Casey identifies as a central problem certain “mono-cultural” Muslim enclaves. The huge decline in social housing, and vast increase in house and rent prices, which have forced poorer people into certain areas, are passed over. Instead she repeats, again without evidence, various instances meant to prove the failure of Muslims to integrate. This includes citing, several times, one anonymous school where “pupils believed the population of Britain to be between 50% and 90% Asian …” There are no similar complaints at the majority of schools or areas that are overwhelmingly “White British” or “Christian.”

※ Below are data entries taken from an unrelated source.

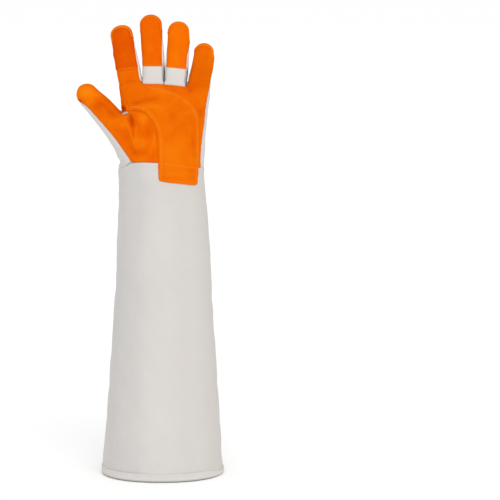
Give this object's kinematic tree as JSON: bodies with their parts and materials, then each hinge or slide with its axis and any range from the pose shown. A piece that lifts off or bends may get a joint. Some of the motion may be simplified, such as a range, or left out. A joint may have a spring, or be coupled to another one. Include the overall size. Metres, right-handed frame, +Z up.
{
  "type": "leather gauntlet glove",
  "caption": "Long left-hand work glove of light leather with an orange leather palm, patch, thumb and fingertips, a flaring elbow-length cuff open at its hem.",
  "frame": {"origin": "centre of the bounding box in X and Y, at the underside of the hem on which the glove stands", "axes": "+Z up from the hem towards the fingertips; palm faces -Y; thumb towards -X"},
  "size_m": [0.1878, 0.1222, 0.599],
  "materials": {
    "light_leather": "matte off-white split leather, fine nap, faint grey mottling",
    "orange_leather": "matte vivid orange split leather, short suede nap"
  },
  "bodies": {
    "root": {"cuff_hem": "light_leather", "cuff_body": "light_leather", "hand_back": "light_leather", "thumb_back": "light_leather", "finger_root_band": "light_leather", "fourchette_index_middle": "light_leather", "fourchette_middle_ring": "light_leather", "fourchette_ring_little": "light_leather", "thumb_front": "orange_leather", "palm_base": "orange_leather", "palm_patch": "orange_leather", "index_tip": "orange_leather", "middle_tip": "orange_leather", "ring_tip": "orange_leather"}
  },
  "joints": []
}
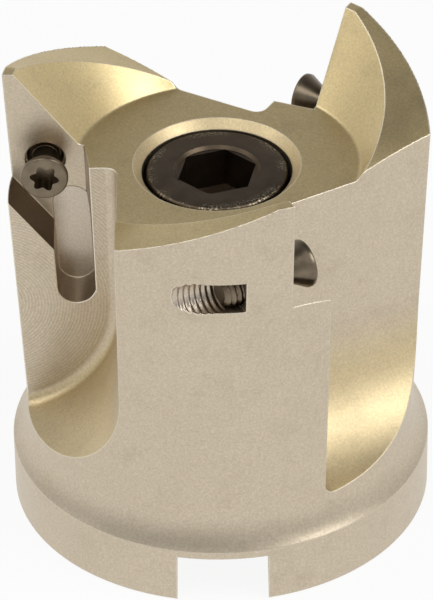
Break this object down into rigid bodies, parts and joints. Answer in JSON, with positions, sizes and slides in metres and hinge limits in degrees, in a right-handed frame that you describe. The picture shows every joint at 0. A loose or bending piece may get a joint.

In the section “Domestic violence and abuse,” Casey notes that the overwhelming majority of female victims of domestic abuse are “White British” females, and that 92 percent of those prosecuted for such offences are “White British” males. Nonetheless, the rest of the section focuses on the “particular vulnerability of some immigrant or ethnic minority women” by virtue of their “lack of English language skills” and “social isolation and notions of honour or shame in some communities.”

Casey’s report has duly been welcomed by the government and large sections of the political establishment. In particular her complaint that “fear of being called racist” has prevented “society from challenging sexist, misogynistic and patriarchal behaviour in some minority communities,” and her condemnation of “right on” critics for “ignoring” the problem.

The government said it would act on the findings and both Labour and the UK Independence Party (UKIP) endorsed the report.

Echoing Casey, UKIP’s immigration spokesman, John Bickley, said it was an “excoriating critique” of “mass immigration, multiculturalism and political correctness,” which “the main parties have singularly failed to address …”

For Labour, Chuka Umunna claimed, “The fact people live parallel lives in modern Britain has been swept under the carpet for far too long and deemed too difficult to deal with …”

Umunna, who chairs the all-parliamentary group on integration, welcomed proposals requiring immigrants to pass English proficiency tests and similar courses.